"Dziewczynka, która wypiła księżyc" - Kelly Barnhill
6/10
09.09.2021
Od wieków mieszkańcy Protektoratu wierzą, że pobliski las zamieszkuje okrutna wiedźma, której gniew obłaskawić może tylko najmłodszy mieszkaniec osady złożony w ofierze złej czarownicy. Co roku pozostawiają więc w lesie niemowlę, licząc na to, że danina z niewinnego życia powstrzyma wiedźmę przed terroryzowaniem ich miasta.
Ale Xan jest dobra. Dom w leśnym zaciszu dzieli z mądrym potworem Glerkiem i maleńkim smokiem Fyrianem o wielobarwnych skrzydłach. Ratuje ona porzucone dzieci i oddaje w opiekę rodzinom po drugiej stronie lasu, karmiąc niemowlęta blaskiem gwiazd. Jednemu z nich przypadkowo daje jednak do wypicia blask księżyca, napełniając je magią o niewyobrażalnej mocy.

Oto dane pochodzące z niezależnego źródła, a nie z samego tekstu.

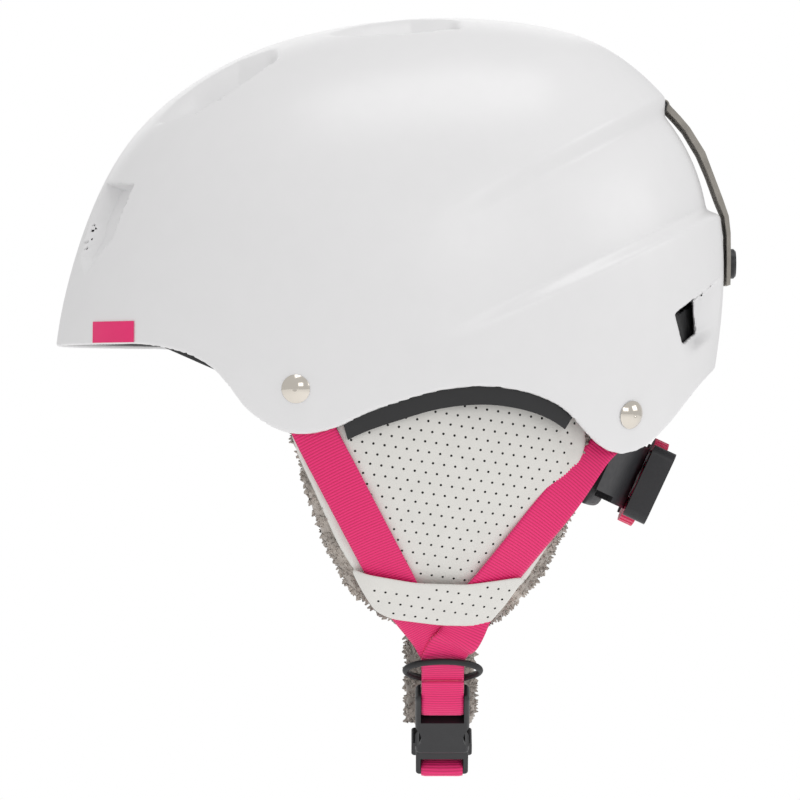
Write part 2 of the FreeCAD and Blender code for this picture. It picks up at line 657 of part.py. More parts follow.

Xan postanawia sama wychować tę niezwykłą dziewczynkę. Kiedy zbliżają się trzynaste urodziny Luny, jej moc przybiera na sile...
Mnożące się dokoła złowrogie znaki wzmagają strach mieszkańców Protektoratu. Jeden z nich postanawia zabić wiedźmę, by uwolnić swój lud od trwającego od lat terroru. Do czego doprowadzić może wiara w zabobony? Jak niebezpieczna jest moc, którą posiadła Luna i jak potoczą się losy Xan, Glerka oraz Fyriana, którzy stali się rodziną dziewczynki?
***
Tym razem przyszło mi się zmierzyć z książką dla dzieci, która skusiła mnie niebanalnym tytułem i śliczną okładką. Kupiłam ją dla dzieci, ale koniec końców musiałam przeczytać ją sama. „Dziewczynka, która wypiła księżyc", choć iście bajkowa i magiczna, niosąca w sobie nie jedno przesłanie, to nie do końca książka dla dzieci. Jej wielowątkowość oraz psychologia postaci sprawiają, że może ona być trudna, szczególnie dla małych dzieci. Nawet ja miałam miejscami problem czytać między wierszami, odnaleźć ukryte znaczenie, symbolikę, czy zrozumieć co autor miał na myśli. Niektóre wątki nie mam pojęcia po co się pojawiły i co miały sobą przekazać. A sama magia pojawiająca się w książce jest też dość niejasna. Nie wiadomo skąd się bierze i czemu pewne sprawy nagle same się rozwiązują (np. pojawiała się wspomnienie/wizje u osób, które nie mają prawa ich mieć) i nagle każdy wie wszystko. Przekaz książki miałby być też zapewne bardzo patetyczny, podnoszący na sercu, dla mnie natomiast była ona dość smutna i nostalgiczna. Mamy tu ogromną miłość matki do dziecka, która jest właściwie nieskończona, manipulację ludźmi poprzez strach i fałszowanie historii. Mamy wątek zapomnienia i to na wielu płaszczyznach. Lęk przed smutkiem. Jest też dobra Wiedźma, która robi rzeczy dlatego, że ktoś je musi robić (trochę to Pratchettowskie). Dużo, dużo różnych wątków. Myślę, że każdy czytelnik wyłapie w tej książce coś innego. Sam wątek zamknięcia ludzi w wiosce/miasteczku i zniewolenia ich strachem nie jest też niczym odkrywczym, pojawiał się już wielokrotnie w popkulturze. Mimo wszystko książkę czytało się przyjemnie i z zaciekawieniem. Nawet zżyłam się z bohaterami, którzy wykreowani byli cudnie. Dlatego mam mieszane uczucia i trudno mi jednoznacznie ocenić tę książkę. Myślę, że dla starszych dzieci może być idealną podkładką do dyskusji na wiele trudnych tematów.